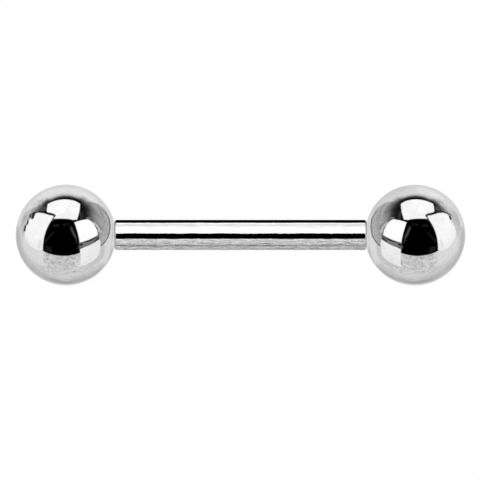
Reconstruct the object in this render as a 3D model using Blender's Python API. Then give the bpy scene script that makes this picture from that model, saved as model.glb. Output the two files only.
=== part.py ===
"""Straight barbell: a round steel bar with a screw-on ball at each end.

Metres, +Z up. The bar lies along X with its middle over the origin, and the origin
is on the surface that the two balls rest on. Each ball has a flat seat that closes
on the shoulder at its end of the bar, and a blind threaded bore for the post that
stands on that shoulder. A small flat below lets it rest without rolling.
Run it in Blender 4.5.
"""

import math

import bmesh
import bpy
from mathutils import Matrix

MM = 0.001

# Bar
BAR_DIAMETER = 1.2 * MM
SHANK_LENGTH = 10.0 * MM  # between the two shoulder faces
SHOULDER_EDGE_RADIUS = 0.1 * MM
POST_LENGTH = 1.75 * MM  # from the shoulder face to the tip
POST_NECK_LENGTH = 0.12 * MM  # plain relief between the shoulder and the thread
POST_TIP_LENGTH = 0.1 * MM
POST_TIP_TAPER = 0.08 * MM  # taken off the radius over the tip

# Ball
BALL_DIAMETER = 4.0 * MM
REST_FLAT_WIDTH = 1.0 * MM
SEAT_RING_WIDTH = 0.05 * MM  # flat of the shoulder that bears on the ball
SEAT_GAP = 0.02 * MM
BORE_TIP_ROOM = 0.25 * MM  # full bore left beyond the post's tip
MOUTH_LENGTH = 0.08 * MM
DRILL_POINT_ANGLE = math.radians(118.0)

# Thread, right-handed at both ends
THREAD_PITCH = 0.225 * MM
THREAD_DEPTH = 0.075 * MM
THREAD_CLEARANCE = 0.02 * MM  # radial, between the post's crests and the bore's
THREAD_FADE_TURNS = 0.75
THREAD_PROFILE = (0.0, 0.0, 1.0, 1.0)  # height at even steps along one pitch

# Facets
OUTER_SIDES = 32
INNER_SIDES = OUTER_SIDES // 2
EDGE_STEPS = 3

# Sizes that follow from the ones above
BALL_RADIUS = BALL_DIAMETER / 2
BAR_RADIUS = BAR_DIAMETER / 2
SHOULDER_X = SHANK_LENGTH / 2
SHOULDER_FLAT_RADIUS = BAR_RADIUS - SHOULDER_EDGE_RADIUS
BORE_GROOVE_RADIUS = SHOULDER_FLAT_RADIUS - SEAT_RING_WIDTH
BORE_RADIUS = BORE_GROOVE_RADIUS - THREAD_DEPTH
POST_CREST_RADIUS = BORE_RADIUS - THREAD_CLEARANCE
POST_ROOT_RADIUS = POST_CREST_RADIUS - THREAD_DEPTH
BORE_DEPTH = POST_LENGTH + BORE_TIP_ROOM

# The seat is a flat as wide as the bar, so it lies this far from the ball's middle
SEAT_OFFSET = math.sqrt(BALL_RADIUS**2 - BAR_RADIUS**2)
BALL_CENTRE_X = SHOULDER_X + SEAT_GAP + SEAT_OFFSET
AXIS_HEIGHT = math.sqrt(BALL_RADIUS**2 - (REST_FLAT_WIDTH / 2) ** 2)


def clear_scene():
    for old in list(bpy.data.objects):
        bpy.data.objects.remove(old, do_unlink=True)


def round_point(x, radius, index, sides):
    """Corner of a polygon about X that has a flat side, not a corner, straight down.

    The sides touch the circle of the given radius, so the corners lie just outside it.
    """
    angle = (index + 0.5) * 2 * math.pi / sides
    reach = radius / math.cos(math.pi / sides)
    return (x, reach * math.sin(angle), -reach * math.cos(angle))


def ring(bm, x, radius, sides):
    return [bm.verts.new(round_point(x, radius, i, sides)) for i in range(sides)]


def join_rings(bm, first, second):
    """Quads between two rings with as many corners."""
    count = len(first)
    for i in range(count):
        after = (i + 1) % count
        bm.faces.new((first[i], first[after], second[after], second[i]))


def join_outer_to_inner(bm, outer, inner):
    """Faces between a ring and one inside it that has half as many corners."""
    count = len(inner)
    for i in range(count):
        after = (i + 1) % count
        near, far = outer[2 * i], outer[2 * i + 1]
        bm.faces.new((near, far, inner[i]))
        bm.faces.new((far, outer[(2 * i + 2) % len(outer)], inner[after], inner[i]))


def join_to_point(bm, last, x):
    point = bm.verts.new((x, 0.0, 0.0))
    for i in range(len(last)):
        bm.faces.new((last[i], last[(i + 1) % len(last)], point))


def cut_thread(bm, start, end, start_x, end_x, base_radius):
    """A thread between two rings, raised by its depth from base_radius.

    Its rows follow the helix, so crests and roots are true edges. The last column of
    a row is the first column of the row one turn further on, and rows that would run
    past either ring close on that ring's own corners.
    """
    sides = len(start)
    steps = len(THREAD_PROFILE)
    turns = max(1, math.floor((end_x - start_x) / THREAD_PITCH))
    pitch = (end_x - start_x) / turns
    made = {}

    def corner(column, row):
        if column == sides:
            column, row = 0, row + steps
        place = row * sides + column * steps - steps * sides
        turn = place / (steps * sides)
        if place <= 0:
            return start[column]
        if place >= turns * steps * sides:
            return end[column]
        if (column, row) not in made:
            fade = min(1.0, turn / THREAD_FADE_TURNS, (turns - turn) / THREAD_FADE_TURNS)
            radius = base_radius + THREAD_DEPTH * THREAD_PROFILE[row % steps] * fade
            point = round_point(start_x + turn * pitch, radius, column, sides)
            made[column, row] = bm.verts.new(point)
        return made[column, row]

    for row in range(steps * (turns + 1)):
        for column in range(sides):
            loop = (
                corner(column, row),
                corner(column + 1, row),
                corner(column + 1, row + 1),
                corner(column, row + 1),
            )
            different = list(dict.fromkeys(loop))
            if len(different) > 2:
                bm.faces.new(different)


def finished_mesh(bm, name, material):
    bmesh.ops.recalc_face_normals(bm, faces=bm.faces[:])
    mesh = bpy.data.meshes.new(name)
    bm.to_mesh(mesh)
    bm.free()
    mesh.materials.append(material)
    mesh.shade_smooth()
    mesh.set_sharp_from_angle(angle=math.radians(30.0))
    return mesh


def add_post(bm, shoulder):
    """The threaded post on one shoulder, from the corners of the shoulder's flat."""
    thread_start = SHOULDER_X + POST_NECK_LENGTH
    tip = SHOULDER_X + POST_LENGTH
    thread_end = tip - POST_TIP_LENGTH
    foot = ring(bm, SHOULDER_X, POST_ROOT_RADIUS, INNER_SIDES)
    start = ring(bm, thread_start, POST_ROOT_RADIUS, INNER_SIDES)
    end = ring(bm, thread_end, POST_ROOT_RADIUS, INNER_SIDES)
    nose = ring(bm, tip, POST_ROOT_RADIUS - POST_TIP_TAPER, INNER_SIDES)
    join_outer_to_inner(bm, shoulder, foot)
    join_rings(bm, foot, start)
    cut_thread(bm, start, end, thread_start, thread_end, POST_ROOT_RADIUS)
    join_rings(bm, end, nose)
    bm.faces.new(nose)


def build_bar_mesh(material):
    """Half the bar from its middle outwards, then the same half turned about Z."""
    bm = bmesh.new()
    middle = ring(bm, 0.0, BAR_RADIUS, OUTER_SIDES)
    last = middle
    for step in range(EDGE_STEPS + 1):
        angle = math.pi / 2 * step / EDGE_STEPS
        x = SHOULDER_X - SHOULDER_EDGE_RADIUS * (1 - math.sin(angle))
        radius = SHOULDER_FLAT_RADIUS + SHOULDER_EDGE_RADIUS * math.cos(angle)
        following = ring(bm, x, radius, OUTER_SIDES)
        join_rings(bm, last, following)
        last = following
    add_post(bm, last)

    copy = bmesh.ops.duplicate(bm, geom=bm.verts[:] + bm.edges[:] + bm.faces[:])
    turned = [item for item in copy["geom"] if isinstance(item, bmesh.types.BMVert)]
    half_turn = Matrix.Rotation(math.pi, 3, "Z")
    bmesh.ops.rotate(bm, cent=(0.0, 0.0, 0.0), matrix=half_turn, verts=turned)
    seam = [vert for vert in bm.verts if abs(vert.co.x) < SHOULDER_EDGE_RADIUS / 2]
    bmesh.ops.remove_doubles(bm, verts=seam, dist=SEAT_GAP / 10)
    return finished_mesh(bm, "bar", material)


def cut_rest_flat(bm):
    """Cuts the ball off flat below, so that it rests there."""
    cut = bmesh.ops.bisect_plane(
        bm,
        geom=bm.verts[:] + bm.edges[:] + bm.faces[:],
        plane_co=(0.0, 0.0, -AXIS_HEIGHT),
        plane_no=(0.0, 0.0, -1.0),
        clear_outer=True,
    )
    rim = [item for item in cut["geom_cut"] if isinstance(item, bmesh.types.BMEdge)]
    bmesh.ops.contextual_create(bm, geom=rim)


def build_ball_mesh(material):
    """The ball about its middle, with its seat and bore facing -X.

    Its facets touch the true sphere.
    """
    bm = bmesh.new()
    band = 2 * math.pi / OUTER_SIDES
    reach = BALL_RADIUS / math.cos(band / 2)
    bands = OUTER_SIDES // 2
    outer = ring(bm, BALL_RADIUS, reach * math.sin(band / 2), OUTER_SIDES)
    bm.faces.new(outer)
    for step in range(1, bands):
        latitude = math.pi / 2 - band * (step + 0.5)
        x = reach * math.sin(latitude)
        if x < -SEAT_OFFSET + BALL_RADIUS * (1 - math.cos(band)):
            break
        following = ring(bm, x, reach * math.cos(latitude), OUTER_SIDES)
        join_rings(bm, outer, following)
        outer = following
    seat = ring(bm, -SEAT_OFFSET, BAR_RADIUS, OUTER_SIDES)
    join_rings(bm, outer, seat)

    thread_start = -SEAT_OFFSET + MOUTH_LENGTH
    thread_end = -SEAT_OFFSET + POST_LENGTH
    bottom = -SEAT_OFFSET + BORE_DEPTH
    mouth = ring(bm, -SEAT_OFFSET, BORE_GROOVE_RADIUS, INNER_SIDES)
    start = ring(bm, thread_start, BORE_RADIUS, INNER_SIDES)
    end = ring(bm, thread_end, BORE_RADIUS, INNER_SIDES)
    floor = ring(bm, bottom, BORE_RADIUS, INNER_SIDES)
    join_outer_to_inner(bm, seat, mouth)
    join_rings(bm, mouth, start)
    cut_thread(bm, start, end, thread_start, thread_end, BORE_RADIUS)
    join_rings(bm, end, floor)
    join_to_point(bm, floor, bottom + BORE_RADIUS / math.tan(DRILL_POINT_ANGLE / 2))
    cut_rest_flat(bm)
    return finished_mesh(bm, "ball", material)


def polished_steel(name, colour, roughness):
    material = bpy.data.materials.new(name)
    material.use_nodes = True
    shader = material.node_tree.nodes["Principled BSDF"]
    shader.inputs["Base Color"].default_value = (*colour, 1.0)
    shader.inputs["Metallic"].default_value = 1.0
    shader.inputs["Roughness"].default_value = roughness
    return material


def add_piece(name, mesh, axis, x=0.0, turn=0.0):
    piece = bpy.data.objects.new(name, mesh)
    bpy.context.collection.objects.link(piece)
    piece.parent = axis
    piece.location = (x, 0.0, 0.0)
    piece.rotation_euler = (0.0, 0.0, turn)
    return piece


def build_barbell():
    clear_scene()
    axis = bpy.data.objects.new("barbell_axis", None)
    axis.empty_display_size = BALL_RADIUS
    axis.location = (0.0, 0.0, AXIS_HEIGHT)
    bpy.context.collection.objects.link(axis)

    bar_steel = polished_steel("bar_steel", (0.72, 0.72, 0.71), 0.12)
    ball_steel = polished_steel("ball_steel", (0.76, 0.76, 0.75), 0.06)
    ball_mesh = build_ball_mesh(ball_steel)
    add_piece("bar", build_bar_mesh(bar_steel), axis)
    add_piece("ball_right", ball_mesh, axis, x=BALL_CENTRE_X)
    add_piece("ball_left", ball_mesh, axis, x=-BALL_CENTRE_X, turn=math.pi)
    bpy.context.view_layer.update()


build_barbell()
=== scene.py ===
"""Looks of the straight barbell: a polished bar, its two screw-on balls and their studio.

Metres, +Z up, with the bar along X and the floor at Z = 0, as in the frame. The bar and
the balls are fine turned surfaces that stand for the plain solids, with their threads
wound by Geometry Nodes. Polished steel shows little but what stands round it, so each
piece has a light tent of its own, painted with the cards that the piece mirrors.
"""

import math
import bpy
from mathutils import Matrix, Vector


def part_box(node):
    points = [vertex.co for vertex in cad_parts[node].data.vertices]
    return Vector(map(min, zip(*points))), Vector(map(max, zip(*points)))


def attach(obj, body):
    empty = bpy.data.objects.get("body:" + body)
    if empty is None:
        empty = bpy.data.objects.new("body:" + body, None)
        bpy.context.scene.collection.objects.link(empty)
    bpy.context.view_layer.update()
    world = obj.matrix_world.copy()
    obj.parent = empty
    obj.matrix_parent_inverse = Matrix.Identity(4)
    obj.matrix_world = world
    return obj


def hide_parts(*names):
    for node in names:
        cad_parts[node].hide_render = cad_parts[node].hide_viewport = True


bl_info = {
    "name": "Straight Barbell",
    "version": (1, 0, 0),
    "blender": (4, 5, 0),
    "location": "3D View > Sidebar > Barbell",
    "description": "Builds a straight barbell with threaded posts, its balls and a small studio",
    "category": "Add Mesh",
}

from functools import partial
from typing import NamedTuple

import bmesh
import bpy
import numpy as np
from bpy.props import FloatProperty, FloatVectorProperty, PointerProperty
from bpy.types import Operator, Panel, PropertyGroup
from mathutils import Matrix, Vector

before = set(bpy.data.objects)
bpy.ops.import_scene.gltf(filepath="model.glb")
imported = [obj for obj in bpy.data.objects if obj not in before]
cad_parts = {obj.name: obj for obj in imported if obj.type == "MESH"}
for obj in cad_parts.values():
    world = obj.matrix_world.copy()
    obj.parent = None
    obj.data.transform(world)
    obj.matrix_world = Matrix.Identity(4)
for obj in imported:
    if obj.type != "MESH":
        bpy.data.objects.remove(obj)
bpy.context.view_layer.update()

MM = 0.001

# Places read from the frame
BAR_LOW, BAR_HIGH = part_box("bar")
BALL_LOW, BALL_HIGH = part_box("ball_right")
BALL_RADIUS = (BALL_HIGH.y - BALL_LOW.y) / 2
BALL_CENTRE_X = BALL_HIGH.x - BALL_RADIUS
AXIS_HEIGHT = BALL_HIGH.z - BALL_RADIUS
BAR_RADIUS = (BAR_HIGH.y - BAR_LOW.y) / 2
POST_TIP_X = BAR_HIGH.x
SEAT_X = BALL_LOW.x

# How finely turned surfaces are made, and how close points are to count as one
SIDES, BALL_ROWS, EDGE_ROWS = 128, 84, 16
TENT_SIDES, TENT_ROWS = 480, 240
MERGE_DISTANCE = 1e-7

# How far a machined corner is eased
EDGE_BREAK = 0.012 * MM

# Pixels across the picture, and how far its middle lies left of the bar's and below it
PICTURE_PIXELS = 480
AIM_LEFT, AIM_BELOW = 0.5, 5


def metres(name, description, default):
    """A length that the sidebar shows."""
    return FloatProperty(name=name, description=description, default=default, subtype="DISTANCE")


class BarSizes(PropertyGroup):
    """Sizes of the bar and of the post at each end"""

    radius: metres("Bar Radius", "Radius of the plain shank", BAR_RADIUS)
    shoulder_edge: metres(
        "Shoulder Edge", "Radius of the rounded edge where the shank meets its shoulder", 0.1 * MM
    )
    neck: metres("Neck", "Plain length between the shoulder and the thread", 0.12 * MM)
    tip: metres("Tip", "Length of the tapered tip beyond the thread", 0.1 * MM)
    tip_taper: metres("Tip Taper", "What the tip loses of its radius", 0.08 * MM)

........

Within the material above, extract exactly the lines that start at the line containing "0.72, 0.71), 0.12)" and stop after the line containing "and their studio.", and only those.

* _Correct response_:
    bar_steel = polished_steel("bar_steel", (0.72, 0.72, 0.71), 0.12)
    ball_steel = polished_steel("ball_steel", (0.76, 0.76, 0.75), 0.06)
    ball_mesh = build_ball_mesh(ball_steel)
    add_piece("bar", build_bar_mesh(bar_steel), axis)
    add_piece("ball_right", ball_mesh, axis, x=BALL_CENTRE_X)
    add_piece("ball_left", ball_mesh, axis, x=-BALL_CENTRE_X, turn=math.pi)
    bpy.context.view_layer.update()


build_barbell()
=== scene.py ===
"""Looks of the straight barbell: a polished bar, its two screw-on balls and their studio.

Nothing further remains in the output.